If it seems as if your application is trying to move too much data, it
is likely that you may need to change the configuration of your application. To
determine if changes are needed, consider the following:
- Is all of the data actually
being used by the application? In other words, does the MDEX Engine return
record fields that are then ignored by the front-end application? This is an
especially serious problem with large documents.
- Is your application
returning unnecessary fields with the Select feature (described in “Controlling
Record Values with the Select Feature” in the
Endeca Advanced Development Guide)?
- Is your application
returning navigation pages that are too large? (Navigation pages are result
list pages, as opposed to record detail pages.) If the application returns a
lot of detailed information in the result list pages, consider reserving the
details for a click-through and reducing the size of the result list pages your
application returns on initial requests.
- Is your application
returning large numbers of records without using the bulk record API (described
in “Bulk Export of Records” in the
Endeca Advanced Development Guide)?
- Is the network saturated?
Upgrade to Gigabit Ethernet and identify the transmission speed being used.

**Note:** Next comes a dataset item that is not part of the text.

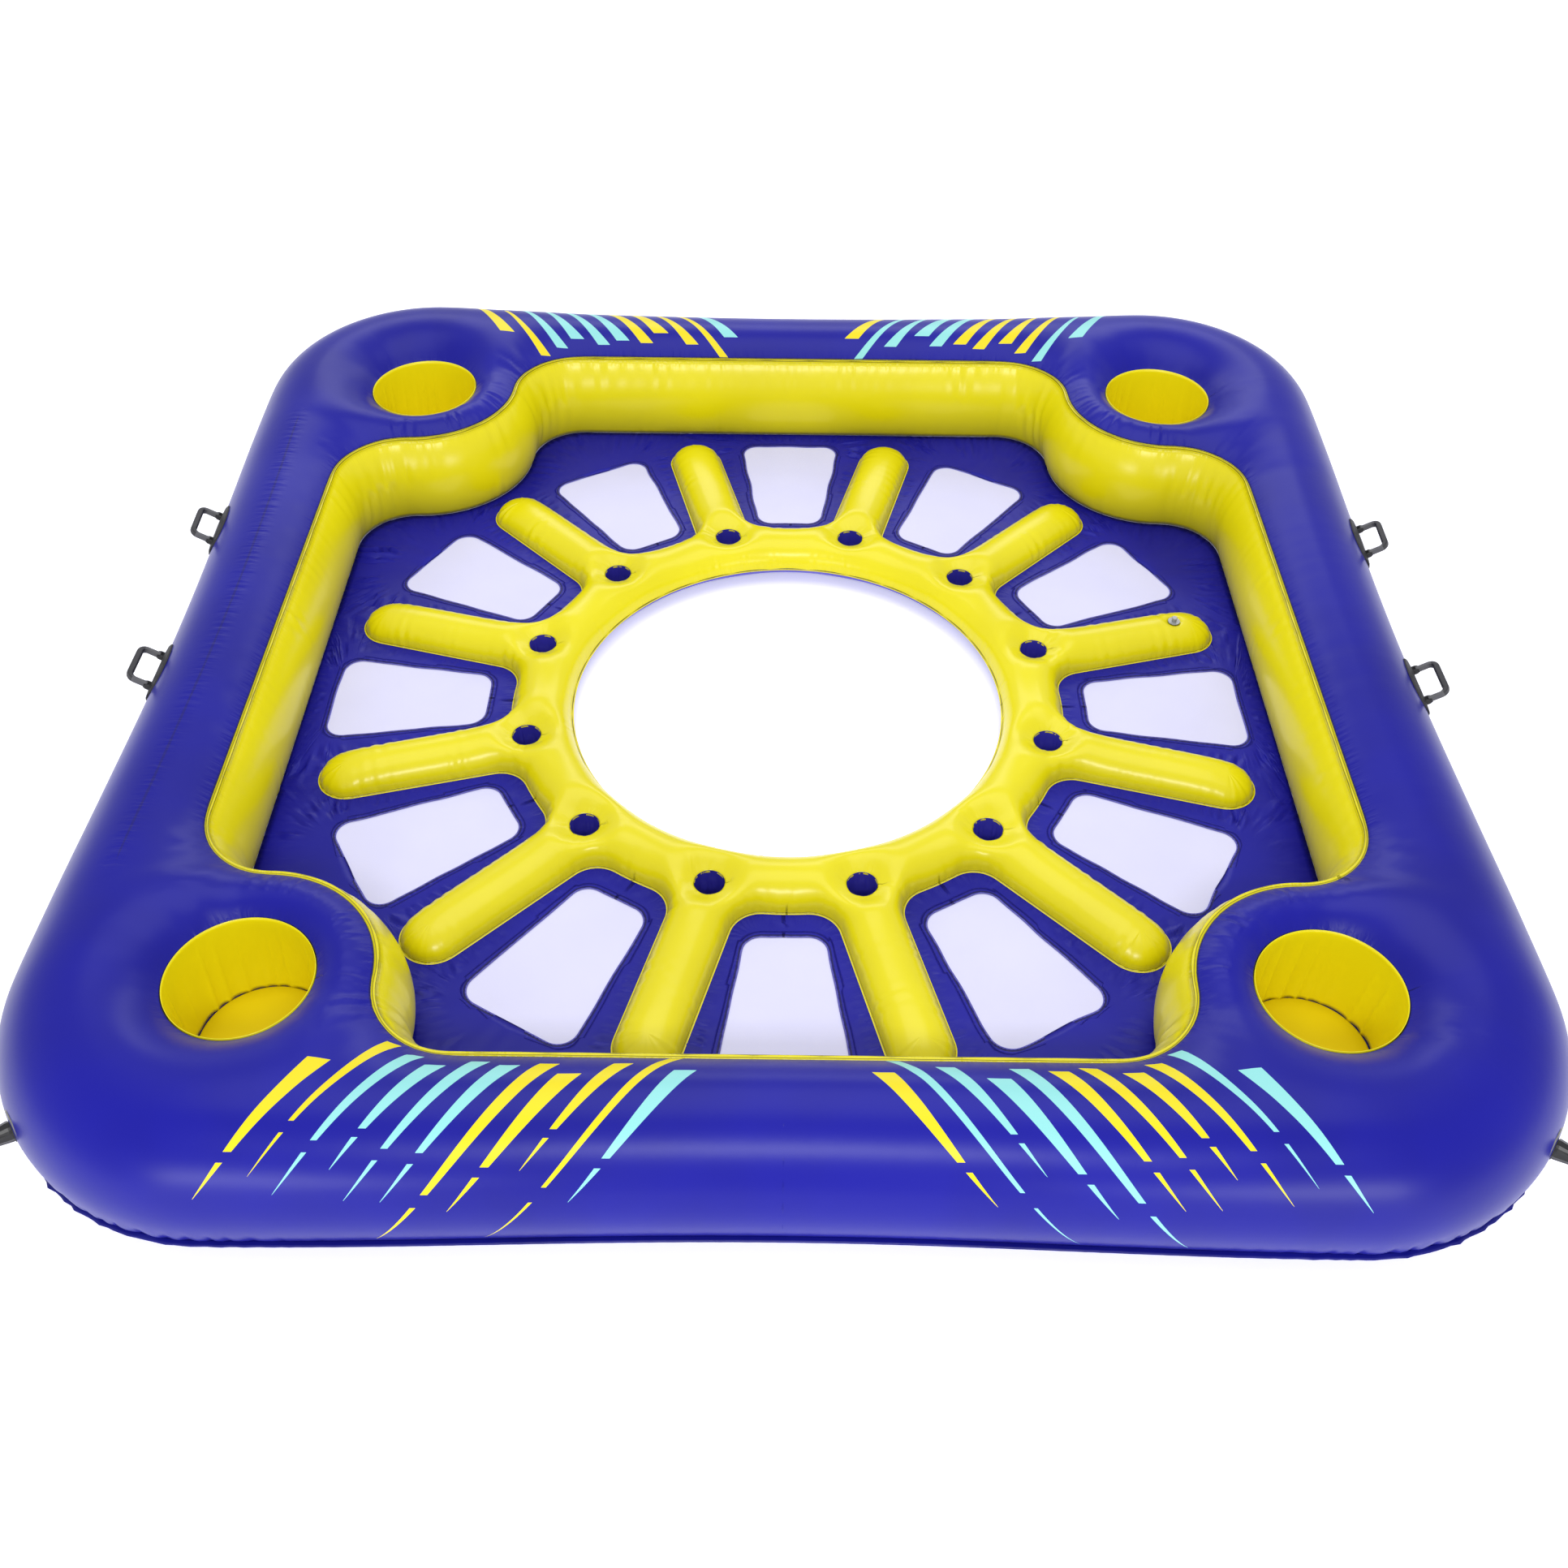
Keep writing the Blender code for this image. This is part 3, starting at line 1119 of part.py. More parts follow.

Ensure there is ample network bandwidth between the front-end application and
the Dgraph. To identify Gigabit Ethernet transmission speeds, work with your
network administrator.
- What is the configuration of
NIC cards? Ensure that NIC duplex settings match between the Dgraph host and
the web application client host and that both are set to full duplex. A
mismatch can cause latency issues.
- Could large response sizes
returned by the Dgraph be saturating the network? Use Cheetah analysis to
confirm large response s izes returned by the Dgraph, which can be caused by
the query features you use. The way certain features are used can cause slow
processing time and also saturate the network.
- Do you have queries waiting
in the Dgraph queue to be processed? Check "Threading/Queuing Information"
summary in Cheetah for the number of items experiencing queue issues and the
number of HTTP Error request 408 timeouts. Review the Dgraph setting for the
number of worker threads and consider increasing it, if it is set to 1. Queuing
can also be caused by spikes in traffic.
- Does the front-end
application process the responses returned by the Dgraph quickly enough? Check
CPU, memory, and disk I/O utilization on the front-end application server.
Ensure the application server does not need to be tuned and that large
responses are not being returned by the Dgraph.